City staff told the Dallas City Council on Oct. 1 that they have paused some city policies, reviewed more than 100 departmental programs and begun a public engagement process to respond to federal executive orders affecting grant compliance, contracting, and diversity programs.
Assistant City Manager Liz Sidio Pereira and other staff described a work stream that reviews the city’s Business Inclusion and Development (BID) policy, the Racial Equity Plan (REP) and HUD‑related program guidance. Staff said they will propose a replacement framework called DRIVE (Developing Regional and Inclusive Vendor Enterprise) to shift the emphasis toward capacity building, regional alignment and measurable outcomes, while preserving compliance with federal directives.
Why it matters
The briefing put before council matters that affect how federal housing and community development funds are prioritized and how the city encourages small and local business participation. The city receives HUD block grants and other federal funds for housing, homelessness, and related services; those programs must align with federal guidance to remain eligible for funding.
What staff presented
Deputy director of Housing and Community Empowerment and Budget staff outlined the HUD Consolidated Plan process: the city approved a consolidated‑plan budget on Aug. 6 so HUD deadlines would be met; any subsequent changes after council approval require a HUD substantial amendment process. Staff told council they started that public process on Aug. 27 and that — to avoid acting before committee review of new policy proposals — they may time final consolidated‑plan amendments to follow committee briefings and a December council vote if council prefers.
The DRIVE proposal, explained by procurement and community staff, focuses on:
- Replacing rigid participation goals with a mix of small‑business certification, capacity building, mentor‑protégé programs, regional reciprocity for small‑business certifications, and an inclusion score that measures past on‑contract performance.
- Prioritizing “opportunity‑rich neighborhoods” and measurable drivers of opportunity such as gainful employment, healthy environments, and access to housing and transportation.
- Establishing an accountability regime that includes reporting, forecasting upcoming administrative procurements, and audit sampling.
Community engagement and timeline
Staff reported seven public engagement sessions in August and September with more than 200 attendees and roughly 700 unique visits to the project website. Feedback emphasized local jobs, grocery and health access, safety and housing. Procurement staff also held five vendor/stakeholder sessions and a government‑to‑government session (regional partners including Dallas County, DISD, DART, Dallas College and others) to explore vendor reciprocity and collaborative purchasing.
Next steps and committee schedule
Staff advised council of the following steps:
- Oct. 8: public hearing and possible action on a HUD substantial amendment related to administrative changes (staff said council can postpone the HUD action to December if it prefers to have committee review first).

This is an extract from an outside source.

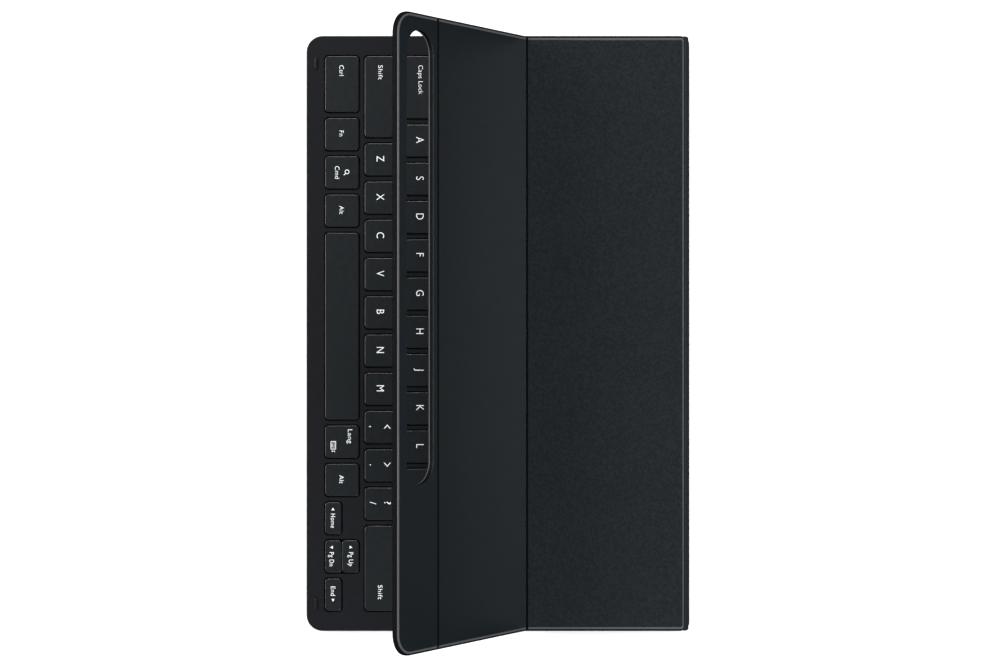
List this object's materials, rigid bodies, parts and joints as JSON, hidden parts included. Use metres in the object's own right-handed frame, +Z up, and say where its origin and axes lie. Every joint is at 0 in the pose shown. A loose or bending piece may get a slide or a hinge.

- Oct. 21: expanded DRIVE stakeholder session.
- Nov. 3: economic development committee briefing and discussion of DRIVE details and options.
- November: quality of life committee briefing on Drivers of Opportunity.
- December: council consideration of final DRIVE and Drivers of Opportunity policies.
Council questions and concerns
Councilmembers widely praised staff’s outreach but asked for greater clarity on (1) which specific consolidated‑plan amendments staff will ask council to adopt on Oct. 8, (2) how outcome measures and departmental progress measures from the earlier Racial Equity Plan map to the new Drivers of Opportunity metrics, (3) whether any work or positions adopted under prior plans must be undone to satisfy federal guidance, and (4) how the city will preserve trust with immigrant communities while complying with federal directives. Staff said legal review was proceeding, that many departmental measures remain usable, and that they will bring detailed mappings and metrics to committee so council can weigh adoption before any HUD plan changes are finalized.
Ending
Staff committed to more detailed committee briefings, a forecast of changes, and a December target for council adoption of DR IVE and Drivers of Opportunity if council and committees direct that path; staff also offered to delay required HUD procedural steps until the committee review is complete if council prefers.